I will also say that when I first started going, I would meet Sunday after Sunday at least a half a dozen people I knew, usually more. Now it doesn’t happen at all. There was a man who sat a few rows in front of me also on the aisle who brought his son from when the boy was very young. The man would sit on the aisle and the son in the seat beside him straining to see around the person in front. He eventually grew to be taller than his father so then it seemed all right. Later he was replaced by a lovely lady as the boy, now a young man, went. I guess, somewhere off to school. I was tempted to ask the man what happened to his son. But I’d never spoken to him. It would have seemed strange. I thought about it while driving up, but he wasn’t even there for the first time that I can recall. The production may not have been to his liking, but who knows, certainly not I.

Before I left, I went around to have a last look at familiar faces, the ticket takers who have been at my entrance for years, the man who calls taxis whose hair has gone from sort of a russet to a highlighted gray, but the man who usually keeps the seating in order was not there. I feel strangely related to all these folks. I miss them.

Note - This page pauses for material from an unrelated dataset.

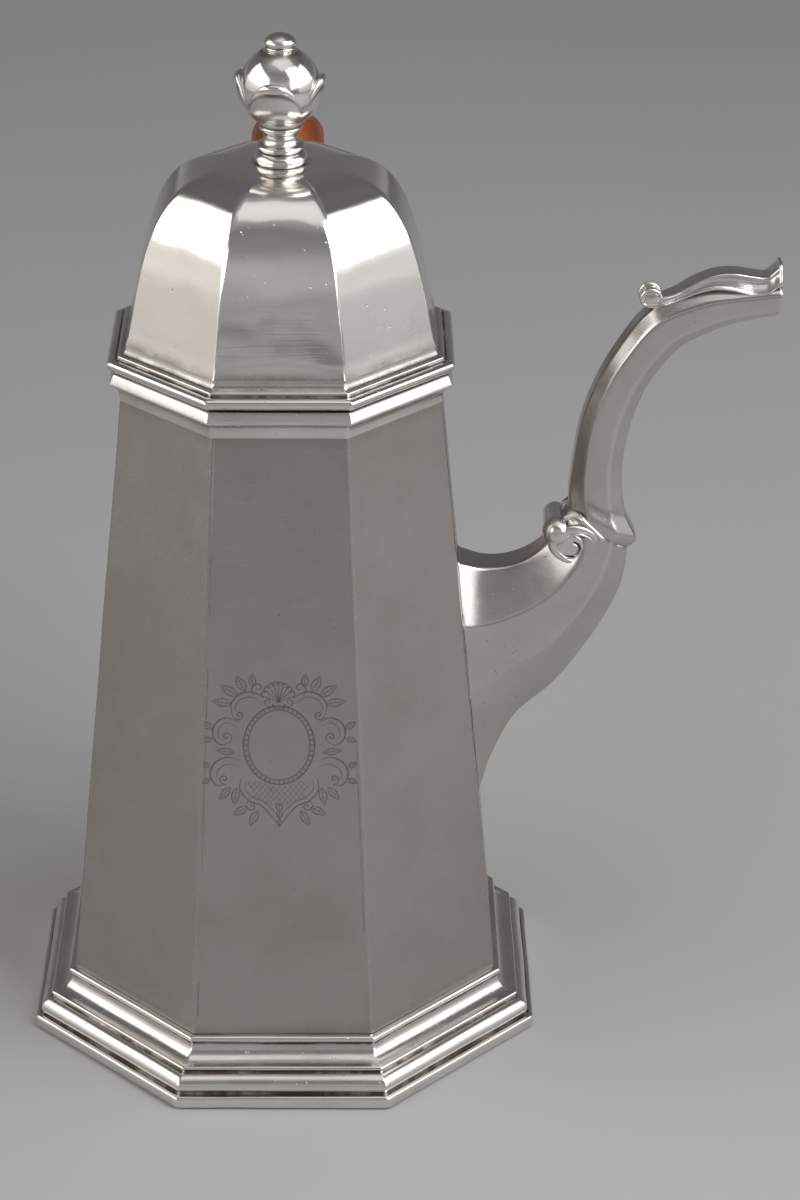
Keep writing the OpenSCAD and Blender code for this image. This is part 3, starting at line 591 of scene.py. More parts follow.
def cartouche():
    """A blank oval in a scroll frame, with a shell above and a latticed drop below."""
    e = Engraver(19.2, 22.5)
    for rx, ry, w in ((7.4, 9.0, 0.16), (8.5, 10.1, 0.2)):
        e.stroke(arc(0, OVAL_Y, rx, ry, 0, 360, 90), w, mirror=False)
    for x, y in arc(0, OVAL_Y, 7.95, 9.55, 0, 360, 45)[:-1]:
        e.stroke(arc(x, y, 0.26, 0.26, 0, 360, 8), 0.12, 0.8, mirror=False)
    for k in range(-4, 5):
        ray, base = polar(90 + SHELL_TURN * k), np.array([0.28 * k, SHELL_Y])
        e.stroke([base + ray * 0.6, base + ray * 4.6], 0.15, 0.9, 0.4, False)
    for k in range(-4, 4):
        turn = 90 + SHELL_TURN * (k + 0.5)
        x, y = polar(turn) * 4.75 + [0.28 * k, SHELL_Y]
        e.stroke(arc(x, y, 0.85, 0.85, turn - 95, turn + 95, 12), 0.17, mirror=False)
    e.stroke(arc(0, 11.0, 1.5, 1.1, 180, 360, 14), 0.16, mirror=False)
    for width, deep, taper, *points in FRAME_LINES:
        e.stroke(dense_path(points, 9), width, deep, taper)
    for *spiral, width, taper in CURLS:
        e.stroke(scroll(*spiral), width, 1, taper)
    for row in LEAVES:
        leaf(e, *row)
    for k in range(3):
        leaf(e, 0, -14.6 - 2.0 * k, 2.2, 0.75 - 0.12 * k, -90, 0, False)
    t = np.linspace(-6, 6, 60)
    for k in range(-12, 13):
        for up in (1, -1):
            line = places(k * 1.35 + t, LATTICE_Y + up * t * 1.25)
            inside = in_lattice(*line.T)
            for i in np.flatnonzero(inside[:-1] & inside[1:]):
                e.stroke(line[i:i + 2], 0.1, 0.65, 0, False)
    return e


# ---- foot, rim and cover mouldings
def beside(a, line):
    """An outline given by its distances from a flat at a."""
    return [(a + d, z) for d, z in line]


FOOT_LINE = beside(BODY_LOW_FLAT, (
    (9.45, 0), (10.15, 0.4), (10.45, 1.4), (10.45, 2.9), (9.95, 3.75), (8.65, 3.75), (8.6, 4.05),
    (8.85, 4.65), (8.9, 5.45), (8.6, 6.4), (7.95, 7.25), (7.05, 7.9), (6.0, 8.25), (5.65, 8.5),
    (5.95, 8.7), (6.25, 9.1), (6.2, 9.6), (5.8, 9.9), (5.2, 9.95), (4.1, 10.1), (2.9, 10.6),
    (1.95, 11.35), (1.35, 12.25), (1.1, 13.15), (1.1, 13.85), (1.6, 14.15), (1.85, 14.75),
    (1.55, 15.5), (0.9, 15.8)))
LEDGE = -BODY_WALL - 3
FOOT_BACK = beside(BODY_LOW_FLAT, (
    (LEDGE, FOOT_H), (LEDGE, FOOT_H - FOOT_WALL), (-0.45, FOOT_H - FOOT_WALL), (-0.45, 12.75),
    (0.7, 10.35), (2.3, 9.15), (4.15, 8.43), (5.2, 7.1), (6.85, 6.17), (7.35, 5.35), (7.2, 3.75),
    (7.7, 2.25), (7.95, 2.25), (7.95, 0)))
octagon_piece("foot", FOOT_LINE, FOOT_BACK, 0, "pot", ["foot_moulding"], arris=1.3, ripple=0.11,
              seed=11, worn=1.3)

RIM_LINE = beside(BODY_TOP_FLAT, (
    (0.15, 0), (0.15, 0.8), (0.3, 1.8), (0.65, 2.65), (1.15, 3.35), (1.75, 3.8), (2.3, 4.05),
    (2.5, 4.45), (2.4, 4.9), (1.65, 6.6), (1.4, 6.95), (1.0, 7.1)))
octagon_piece("rim", RIM_LINE, [(RIM_IN, RIM_H), (RIM_IN, 0)], BODY_TOP, "pot", ["rim_moulding"],
              arris=1.1, ripple=0.08, seed=12)

BAND_LINE = beside(ROLL, (
    (-1.7, 0), (-0.95, 0.35), (-0.3, 0.95), (0, 1.7), (-0.05, 2.3), (-0.4, 2.8), (-1.05, 3.1),
    (-1.9, 3.15), (-2.45, 3.25), (-2.5, 3.55), (-2.45, 3.85), (-2.7, 4.15), (-3.15, 4.2),
    (-3.6, 4.35), (-4.05, 4.75), (-4.35, 5.4))) + [(DOME_FLAT + 0.35, BAND_H)]
octagon_piece("cover_band", BAND_LINE, [(DOME_FLAT - DOME_WALL, BAND_H), (BEZEL, 4.6), (BEZEL, 0)],
              COVER_Z, "cover", ["cover_moulding"], arris=1.3, ripple=0.08, seed=13)


# ---- body
ENGRAVED_Z = (68.0, 116.0)
CARTOUCHE_X, CARTOUCHE_Z, CUT_DEPTH = -0.5, 92.4, 0.06
# the strainer: its window in the panel behind the spout, and the holes in it
WINDOW_Z, WINDOW_SHARE = (80.0, 112.0), 0.805
HOLE_R, HOLE_STEP, HOLE_POINTS, STRAINER_Z = 1.5, 5.0, 24, SPOUT_Z + 6
BODY_ARRIS = 1.3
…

Usually when I’d drive home, I had to carefully edge my way into line at the 101 freeway entrances, always with a sense of trepidation, a trepidation that grew through the years as I got older and the traffic worse. Always a sigh of relief when I got to 280 and another one when I got far enough down the peninsula to use cruise control not long after Sneath Lane, a name that I will use for either the detective or the villain in a mystery story yet to be written.  But at 4 p.m. on Sunday, the entrances were clear, the freeway uncrowded, and the way home never easier.

Opera Programs

Years ago, you were given a program with the plot. You’d read what was going on before each act so you’d have a sense of the action on the stage. It worked quite well. You knew what the singers were going to sing about so you could follow and listen comfortably. Then, to keep you even better informed, they started showing on the backs of the chairs in front of you. translations of the words being sung (I wondered what the front seats looked at. Maybe it was felt that if you could afford those, you’d know the language.) At last a translation was projected overhead on the proscenium arch.

How hard it became to stay with the music and action then and not let your attention slip away to the words. It was like having a Sunday paper in your hand while the Brahms “German Requiem” plays on Sacred Concert. How hard not to look at the headlines.

And well, yes, it helps to know what’s being sung, but when your eyes are constantly flickering up to get the words, you lose the presence of action. You keep leaving the ongoingness and thinking things like how well the soprano sings today, or the tenor’s high notes seem labored.

I ended up feeling my experience was deeper when I just had the program.

Tosca

I’ve seen it many times, each time hoping that the lovers were going to escape at the end. One definition of Elizabethan tragicomedy is that “it wants (lacks) death,” that is, all roads lead to disaster, but it ends up happily, sort of. That’s exactly what I want Tosca to be, a tragicomedy instead of a tragedy. I want Cavadarossa and Tosca have their careful plot to succeed. Why not? Again this may be a function of old age. We’ve lived through enough tragedies. We want to believe in happy endings. If I were a tech guy with a few billions, I’d hire the best composer I could find and have him rewrite the end of the last act so that the lovers escape. Then I’d hire a full cast, an orchestra, a hall, a conductor who’d risk his reputation because of the money, and put it on. Maybe just one production would be enough, but who knows it might catch on and be like the Lear of the 18th century with a happyish ending, a tragicomedy.

P.S. Maybe in my next incarnation I will rewrite it. In that incarnation I’d have to begin by practicing the piano as a boy instead of.…

P.P.S. I could never see Madame Butterfly again no matter how good the singers. It is too painful.